William had walked the aisle twice, considered every option with the gravity of a surgeon selecting instruments, and chosen a blue one with little silver stars.

He’d looked up at Ben. “This means Jolly’s mine now?”

Ben nodded solemnly. “It means he’s yours.”

William had put it on Jolly himself, right there in the store, his small fingers working the buckle with careful concentration. Jolly had stood perfectly still for it, tail going, that permanent grin aimed up at the boy fastening the collar around his neck.

I could see it now from the deck, that blue collar with the silver stars catching the light every time Jolly sprinted after the ball.

The tennis ball sailed wide. William laughed and chased after it, Jolly trotting beside him, and they disappeared around the side of the house in a tangle of boy and dog. Ben and I grinned at each other, until we heard a car parking in the driveway.

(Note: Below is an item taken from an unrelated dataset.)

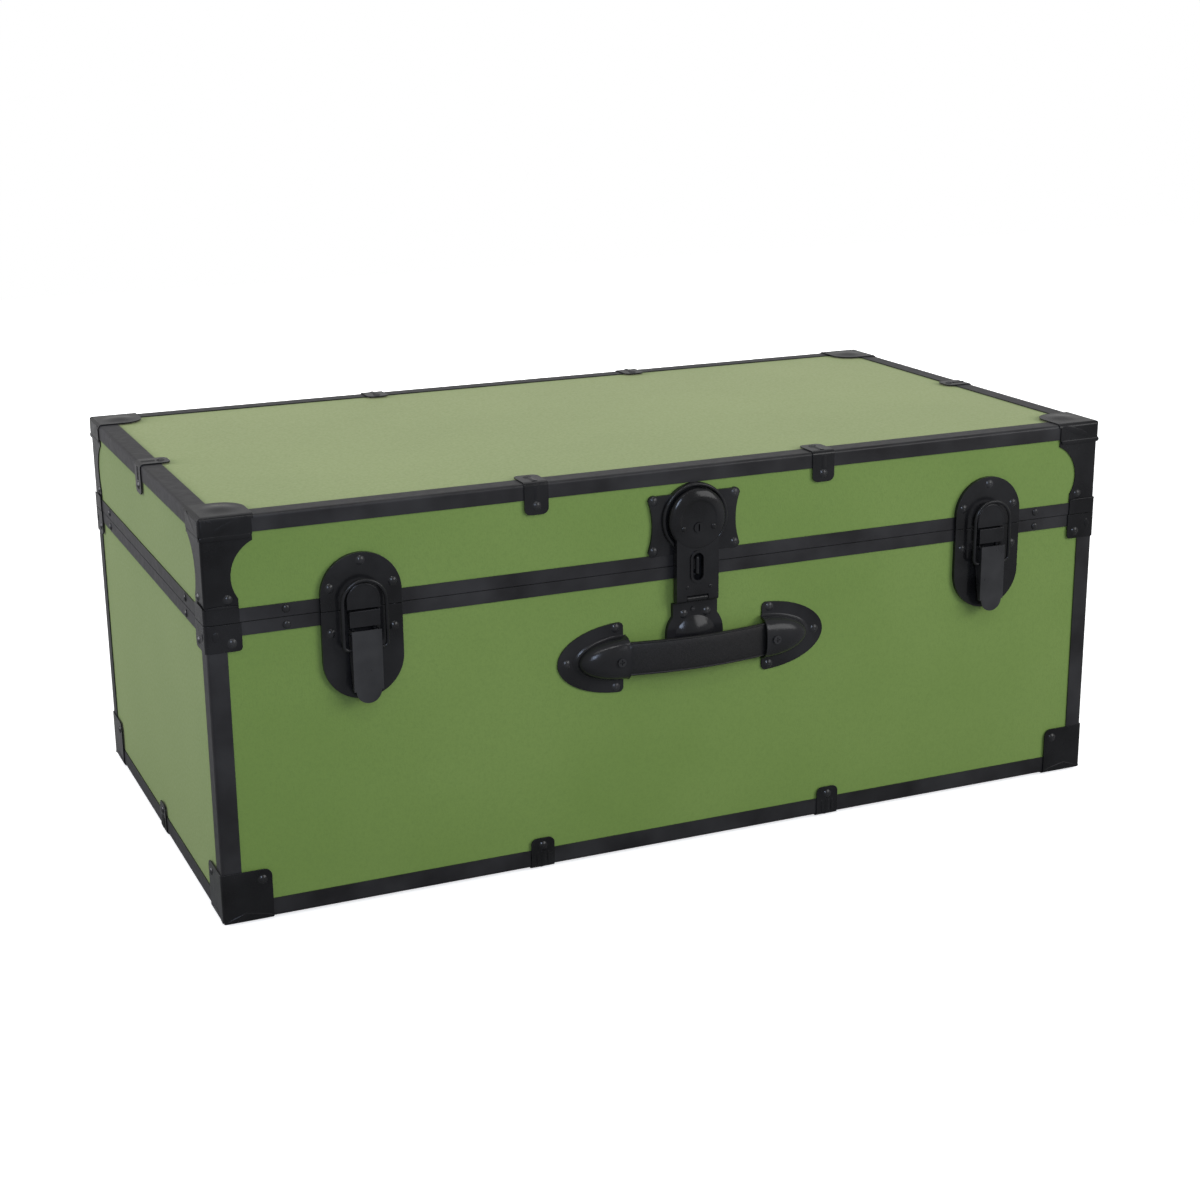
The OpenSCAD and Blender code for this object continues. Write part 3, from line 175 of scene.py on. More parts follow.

Ben looked up toward the sky like he was begging for help from above. “Here we go.”

I smothered my laugh as we both walked around front.

Briggson climbed out. He was carrying a bag from the hardware store and wearing the expression of a man who was here under duress and wanted that on the record.

“Hey, Briggson.”

“Garrison.” He held up the bag. “You said you needed a three-quarter-inch socket wrench. The hardware store had one, so.” He thrust the bag forward. “Here.”

“Thanks. I appreciate it.”

“Don’t appreciate it. I was already there.”

These two. The love/hate relationship was strong. Constantly communicating like men who’d rather chew glass than admit they actually cared about each other.

Briggson stood in the driveway with his hands in his pockets, not leaving but not committing to staying, and his eyes tracked across the yard to where William and Jolly had appeared. Jolly was on his back in the grass. William was rubbing his belly with both hands and narrating a story that seemed to involve pirates.

“Dog looks good,” Briggson said.

“He’s doing great. Retirement suits him.”

“Obviously.” The word was dry but not sharp. He watched William for another second. “Kid’s good for him.”

“For sure.”

I barely refrained from rolling my eyes. Brevity as a love language.

Briggson nodded once. He was turning back toward his car when Ben said, “How’s Mia?”

The pause was small. Barely there.

“Better. She’s in a program. Thirty days in, got sixty more.” He didn’t elaborate. Didn’t need to. “She and my sister have been talking almost every day.”

“That’s good, Seth.”

The first name landed between them. Briggson looked at Ben for a moment, and whatever passed in that look was the kind of thing neither of them would ever discuss and both of them would remember.

“Yeah,” Briggson said. “It is.”

He left with as little fanfare as he’d arrived.

The afternoon wound down the way Saturday afternoons did now. William and Jolly in the yard until the light started to change. Me on the deck with my sketchbook, half working, half watching. Ben moving between whatever project he’d assigned himself and the kitchen, where dinner was slowly taking shape.

His phone rang while he was at the stove. He checked the screen, and that slight lift appeared at the corner of his mouth. The one reserved for Donovan.